Gerri und Tom haben alles erreicht, was sich so viele in ihrem Leben wünschen. Sie sind hilfsbereit, hegen noch Leidenschaft füreinander, haben ein tolles Verhältnis zu ihrem Sohn. Direkt wird deutlich, dass beide, ob bewusst oder unbewusst, in ihrem Leben die richtigen Entscheidungen trafen. Beide Lebenswege führten sie in die heimische Situation, in der sie leben. Andere Regisseure wären wohl an diesen beiden Charakteren verzweifelt. Zwei Gutmenschen, die keine bedeutenden Macken oder Abgründe haben. Doch Leigh schafft es, das sympathische Ehepaar faszinierend in Szene zu setzen. In Verbindung mit der unfassbar grandiosen schauspielerischen Leistung von Jim Broadbent und Ruth Sheen wird hier ein Leinwandehepaar geboren, das in dieser intensiven Weise keinen Vergleich findet und schon nach wenigen Szenen die Herzen der Zuschauer für sich gewinnt. Und es ist nicht nur die pure Leinwandpräsenz, sondern auch das Gefühl, dass diese beiden wirklich all die Jahrzehnte schon durch dick und dünn gehen, schon so vieles gemeinsam erlebt haben.
Doch natürlich zeigt uns der „Another Year“ nicht nur das glückselige Leben von Gerri und Tom. Viele nahe stehende Menschen aus dem Bekanntenkreis der beiden haben es lange nicht so gut getroffen wie die beiden liebevollen Zentralcharaktere. Was umso dramatischer ist, da das Alter überschritten ist, bei dem noch ohne weiteres Ratschläge für den weiteren Verlauf des Lebens gegeben werden können. Vielmehr müssen sie zurückblicken auf ein Leben voller Rückschläge uns Schicksalsschläge. Und vor einem klafft ein großes Loch.
Besonders Mary, eine langjährige Arbeitskollegin Gerris und quasi beste Freundin der Familie, sticht heraus und beweist sich schon früh als faszinierendster Charakter des Films. Sowohl oberflächlich und sichtbar in ihrer hibbeligen, hyperaktiven Art, als auch unter der Oberfläche brodelnd. In ihrer Biografie ist so schrecklich viel schief gelaufen.

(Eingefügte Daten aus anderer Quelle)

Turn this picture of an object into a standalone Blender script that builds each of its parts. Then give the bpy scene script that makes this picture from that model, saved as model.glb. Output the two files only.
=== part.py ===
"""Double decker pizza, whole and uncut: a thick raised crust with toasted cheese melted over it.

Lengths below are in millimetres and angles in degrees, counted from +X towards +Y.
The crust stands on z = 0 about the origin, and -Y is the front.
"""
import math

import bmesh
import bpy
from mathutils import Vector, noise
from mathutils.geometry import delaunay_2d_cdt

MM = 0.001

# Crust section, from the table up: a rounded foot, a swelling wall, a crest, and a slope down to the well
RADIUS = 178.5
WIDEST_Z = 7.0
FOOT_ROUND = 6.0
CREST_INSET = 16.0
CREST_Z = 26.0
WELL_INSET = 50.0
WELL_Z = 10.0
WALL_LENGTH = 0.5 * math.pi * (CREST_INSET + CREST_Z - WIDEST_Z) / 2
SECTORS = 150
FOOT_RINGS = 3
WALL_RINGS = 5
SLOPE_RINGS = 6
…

Nun steht sie alleine da, hat keine Perspektive mehr, tut aber alles daran, sich selbst zu betrügen. Sie ist es auch, die im späteren Verlauf der Handlung gar das sonst so ausgeglichene Ehepaar auf eine Probe stellt.
Mike Leigh fängt all diese vielen Auf- und Abwärtswellen des Lebens in schlichten und gleichzeitig auf unaufdringliche Weise faszinierenden Bildern ein. Der leise melancholische Klaviersoundtrack entfaltet eine bedrückend hypnotische Ruhe, die das Gesehene unauffällig zu unterstreichen weiß. So unauffällig, wie viele der Dialoge im ersten Augenblick klingen. Häufig scheinen die Gespräche in Small Talk abzudriften, nichtig zu werden. Doch sind es meist genau diese Augenblicke, die uns am meisten über die Charaktere und deren Geschichten verraten. Und von Zeit zu Zeit ist es nicht einmal besonders kurzweilig, den verschiedenen Figuren um Gerri und Tom bei ihren Tätigkeiten und Konversationen zu beobachten. Doch auch so ist das Leben: Manchmal muss man sich durch kleine Tiefs quälen, um etwas ganz Besonderes erleben zu dürfen. Und wie bei der Gartenarbeit zahlt sich die Geduld aus: Die größte Wirkung entfaltet dieses kleine Meisterwerk nämlich nicht während des Ansehens, sondern danach. Wenn wir uns fragen, wo uns unsere zukünftigen Entscheidungen wohl selbst irgendwann einmal hinführen werden.